Microgreens I learned through Online information and trial and error. Pretty much all I know about field cultivation, preservations and basic of business I would attribute my learning to my teacher Cmde Ajay Kumar Sawhney. He is 83 and still the sharpest and smarted human being I know with very short temper and tolerance for my mistakes. He has been farming for the past 30-40 years, along the preserving the excess produce in order to develop methods that may benefit the farmer and not be at the mercy of the buyers.

New methods of farming like aquaponics are making a splash the world over. Do you see us practicing progressive methods that claim better use of raw materials as opposed to traditional farming?

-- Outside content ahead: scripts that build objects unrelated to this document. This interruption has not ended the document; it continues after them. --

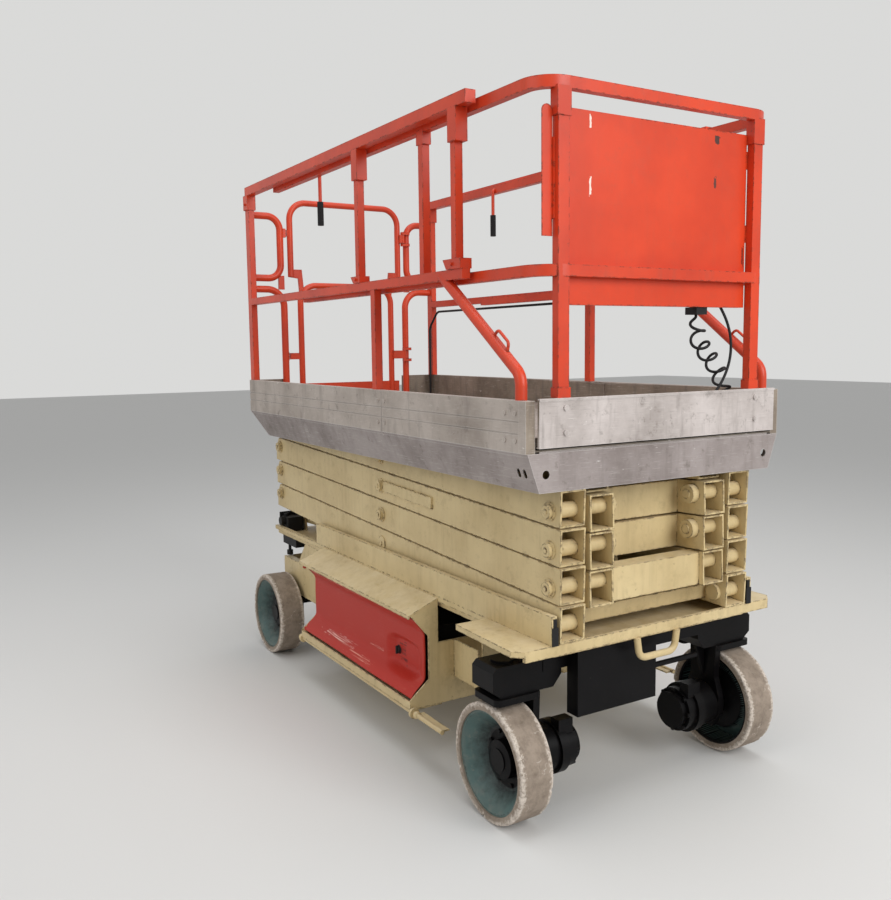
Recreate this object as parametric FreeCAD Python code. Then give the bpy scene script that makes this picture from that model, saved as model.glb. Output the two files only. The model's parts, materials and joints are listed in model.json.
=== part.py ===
import FreeCAD
import Part

import math
import os

V = FreeCAD.Vector
OUT = "parts"

# All sizes in millimetres: x forward to the steered axle, y to the left, z up from the floor.
# The right side mirrors the left unless a function says otherwise.

# fits
RUN_FIT = 0.05
KING_FIT = 0.1
TOUCH = 0.3
PIN_HEAD = 4.7
BOLT_R = 9.0

# chassis plate
PLATE_Z = 630.0
PLATE_T = 20.0
PAN_DROP = 30.0
PAN_T = 14.0
WEB_T = 6.0
PLATE_OVER_REAR = 31.0
PLATE_OVER_FRONT = 48.0
WING_L = 372.0
WING_Y = 592.0
WING_BEVEL = 34.0
LIP_H = 36.0
LIP_T = 14.0
SPINE_Y = 150.0
AXLE_UP = 127.0
AXLE_H = 90.0
SPINE_SET_FRONT = 532.0
SPINE_SET_REAR = 65.0
FRAME_T = 8.0
FOOT_Y = 400.0
FOOT_Z0 = 300.0
FOOT_L = 450.0
FOOT_Z1 = 470.0
LADDER_Y = 190.0
LADDER_DROP = 260.0
LADDER_TOE = 40.0
LADDER_OUT = 53.0
TOW_R = 12.0

# wheels and steering
WHEEL_R = 203.0
WHEEL_W = 125.0
WHEEL_Y = 522.0
TREAD = 28.0
FRONT_SET = 182.0
REAR_SET = 185.0
HUB_R = 30.0
SPINDLE_R = 62.0
KING_R = 25.0
YOKE_GAP = 12.0
YOKE_T = 22.0
BEAM_Z0 = 500.0
BEAM_W = 130.0
BLOCK_W = 124.0
BLOCK_H = 106.0
BLOCK_OUT = 600.0
LEG_Y = 414.0
LEG_T = 26.0
MOTOR_R = 94.0
MOTOR_IN = 244.0

# side boxes and doors
BOX_BEHIND = 530.0
BOX_AHEAD = 470.0
BOX_Z0 = 205.0
BOX_T = 6.0
EAVE_Y = 578.0
EAVE_Z = 572.0
WAIST_Y = 500.0
WAIST_Z0 = 310.0
WAIST_Z1 = 480.0
SILL_Y = 584.0
SILL_Z = 240.0
NOTCH_Z = 450.0
DOOR_T = 10.0
DOOR_PIN = 5.0
POCKET_SET = 175.0
POCKET_W = 270.0
POCKET_Z = 358.0
POCKET_H = 140.0
GUARD_Y = 572.0
GUARD_Z = 194.0
GUARD_R = 9.0
GUARD_W = 140.0
STAY_L = 212.0
LUG_T = 14.0
KNOB_R = 15.0

# scissor stack
STAGES = 4
PIN_X = 1184.0
ARM_H = 119.0
STACK_GAP = 6.0
ARM_W = 100.0
ARM_T = 6.0
ARM_END = 56.0
ARM_GAP = 20.0
IN_Y = 206.0
PIN_DOWN = 45.0
PIN_R = 19.0
BUSH_T = 7.0
HEAD_R = 31.0
CAP_R = 23.0
CAP_L = 18.0
LABEL_T = 9.0
BOSS_R = 33.0
BOSS_L = 30.0
CROSS_W = 70.0
ROLLER_R = 38.0
ROLLER_W = 11.5
TOP_ROLLER_R = 25.5
TOP_ROLLER_W = 19.5
CHANNEL_SHORT = 534.0
CHANNEL_T = 6.0
RUNNER_T = 11.7

# lift cylinder
FOOT_EYE_SET = 244.0
EYES_APART = 1020.0
EYE_PIN_R = 18.0
EYE_R = 34.0
EYE_W = 68.0
EYE_DROP = 4.0
ROD_STAGE = 3
CHEEK_T = 14.0
BARREL_R = 56.0
BARREL_T = 10.0
ROD_SHOWS = 230.0
ROD_R = 35.0

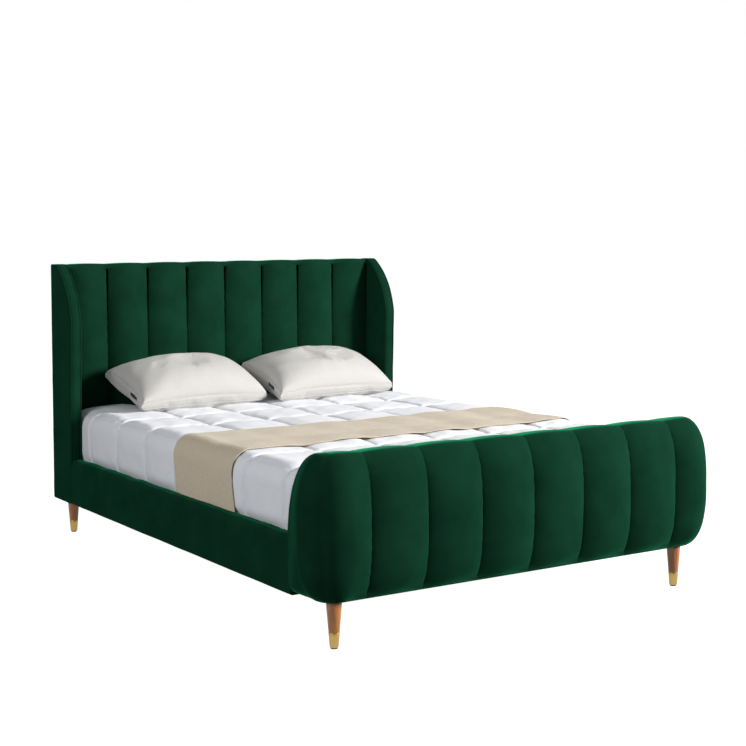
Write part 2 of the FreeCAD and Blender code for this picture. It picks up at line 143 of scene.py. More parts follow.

I personally have not really tried Aquaponic or other such methods that are being caught on to. I believe they are a solution to problem that western countries like United States face, lack of availability of fertile agricultural land. Some of us are adopting them blindly cause it just the 'next thing to do'. I do not contest that there are certain benefits that can be availed through such methods. Growing a plant in an Aquaponic system you are always feeding the plant what you think it needs through water based inputs. Growing it in the ground the plant takes what it needs majorly.
What all do you farm?
We are currently growing microgreens, edible flowers, mushrooms, baby garnishing leaves, exotic vegetables such as various varieties of lettuces, salsify, parsnips, Mizuna and so on. This year we are growing household vegetable with a qualitative difference such as Sweet Corn, Cabbage, Carrots, Beetroots, Methi, etc. We make preserves of the produce that we have at the farm. We have range of Probiotic Syrups such Swiss Chard and Kale Syrup, Citrus and Kale Syrup and Beetroot Syrup which are a perfect substitute to fruitless and nutrition less Monin Syrups available in the market and also makes a wonderful addition to any Salad Dressing. We also recently started selling Kombucha, which a probiotic fermented health food which we fortify with various health giving ingredients that we grow at our farm.